This morning I woke up in a fog to the sound of the children creeping down the stairs to watch TV. I got up, feeling somewhat rested as I slept early the night before. As I was making coffee I realised I had been dreaming, back in the familiar architecture of my dreams. I was in Trenton, or we were, the town where my grandma lived when she was alive. Many family members were there. We walked the route home from the park, as we did so many times in my childhood. I realise now that I have visited this place many, many times in my dreams, for it was not just the familiarity of the memories of visits in real life, but of dreams, as well. It all comes flooding back now. How strange, to realise an entire imagined landscape has existed in my head. It’s like all these disparate elements are suddenly coming together and seeping into my conscious memory as I write.
It is no wonder that I am so tired, even after I sleep, as I have travelled so much and seen so many people in my dreams. My mother’s house is there, too, but in this dreamscape it is just down the road from our old house, where we all lived together. There’s the long stretch of the two-lane county highway road, the one just after leaving our house, turning left, and heading out to Gramma’s house. The start of the journey I loved so much and on the return, the long , straight stretch I loved so much, before returning to the warmness of home. I would rest my tired head against the car window and stare out at the telephone wires moving past, bobbing up and down like dependable waves, from pole to pole.

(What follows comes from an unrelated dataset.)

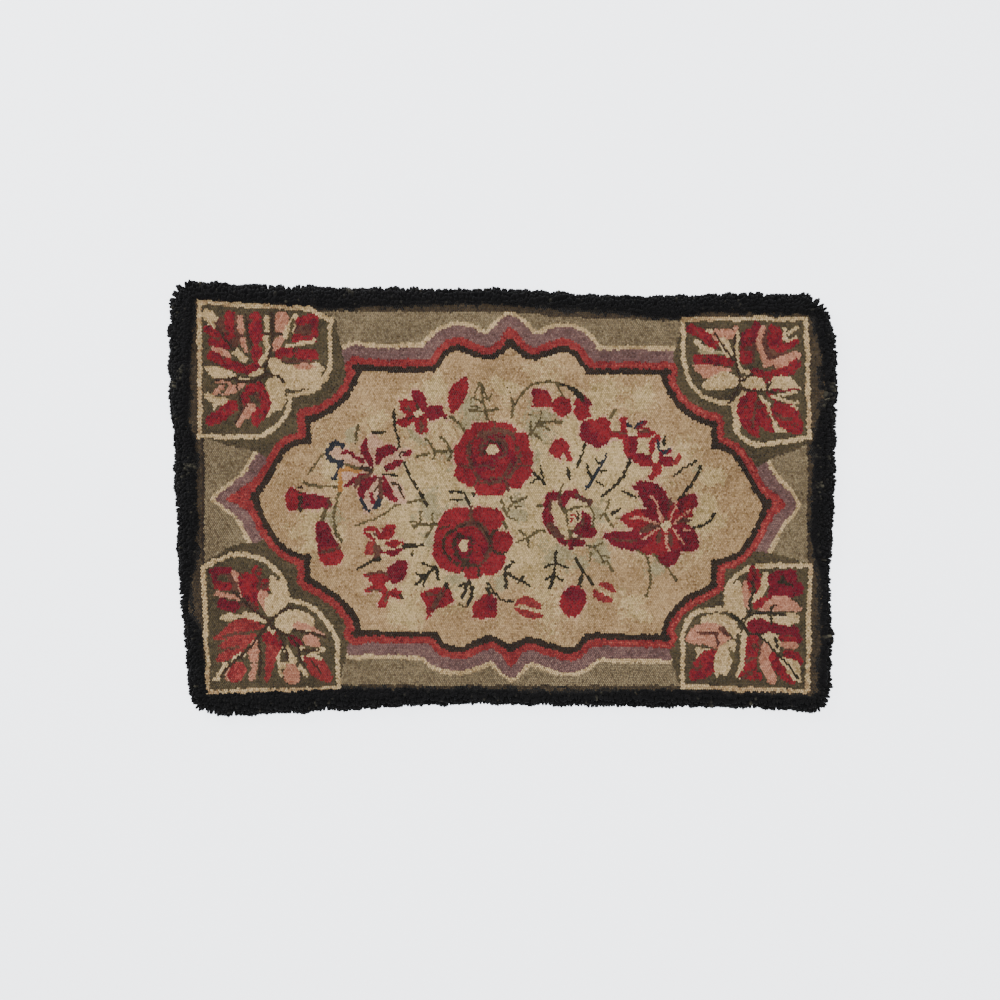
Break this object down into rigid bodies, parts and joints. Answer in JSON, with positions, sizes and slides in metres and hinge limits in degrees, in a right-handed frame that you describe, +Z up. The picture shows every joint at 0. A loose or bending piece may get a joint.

I drew a vessels card this evening, the card of mourning, as if to remind me of exactly what it is I am going through. It is not just the mourning of my mother but of my past, of finally letting go of those sad longings that I have for that time when things were not easy but simpler, when the world was small. The warmth and safety of simple things, of living in someone else’s care, no matter how much it wasn’t what I may have wanted it to be; it was everything, nonetheless. It was a time when I had still my safe inner world, and dreamed of all of the things that I would do when I was out of it. I remember visiting ‘home’ with my grandmother, going back to where she grew up, seeing her sisters that still lived there, and their lovely homes and husbands. Aunt Rhodie and Uncle Bill, Aunt Goldie and whoever he was. They were fabulous and funny, happy as could be in the little town that they grew up in. I never saw a house where they lived before, nor the farm, never heard them speak about where or how they grew up. I only heard tales of a farm and too may children and a mother dying young and my grandmother having to step up and help care for the rest. There was no pride in their past, only their present, in which they’d built their own versions of success.

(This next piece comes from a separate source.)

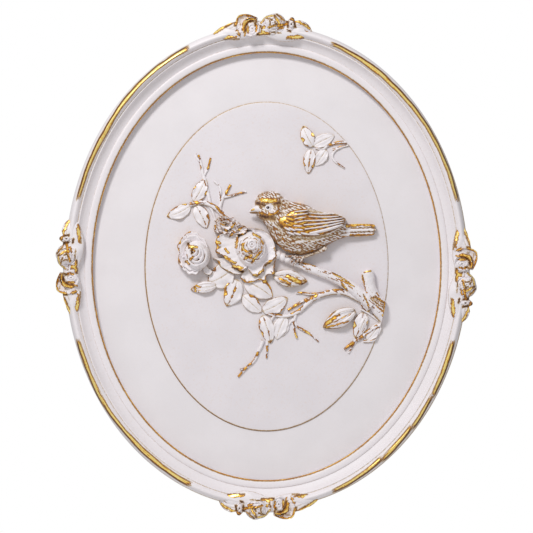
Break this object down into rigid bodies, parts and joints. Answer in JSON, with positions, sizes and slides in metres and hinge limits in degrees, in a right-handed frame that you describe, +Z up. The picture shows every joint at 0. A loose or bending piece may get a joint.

Their mother would have been half Indian, if my math is right. I’m a 16th, so Dad was an 8th and Gramma 4th. Her mom was 1/2 which made her grandmother was a full blooded native. Choctaw, I believe, or at least that’s what my research led me to. Now that I am older, it doesn’t seem like that long ago. When I was a child, it seemed like ancient history, a history that had nothing, really, to do with me. But now as I learn how much we inherit, both by blood and through behaviours, I think about how much that shock, the shock of being stripped of culture, of having to deny one’s self, of having to learn how to be someone else to survive in the white world, how much that would have effected my ancestors. She was just a woman, not a concept, not a group of people. When you think of a group, it is tragic, but it also makes it easy to generalise the experience, to simply think of something horrific that happened long ago that to some faceless people. But when you think of it as something that happened to one person, and feel that individualised empathy for another soul course through your veins, suddenly it seems so very much more real. At some point in our history, in our family line, someone was told that they had to change, to forget all that they knew, because what they knew and who they were was savage and wrong. They had to relearn everything, or they would continue to be part of the problem, and they would not survive. Imagine what that does to a person. No wonder they were quiet, they had to be to survive. This was my grandmother – with her quiet strength, her absolute, unmovable stoicism that was never enforced through violence. Perhaps it was, when her children were small, god knows that we do change as parents as the kids grow, but from my perspective, she only enforced it through love and care.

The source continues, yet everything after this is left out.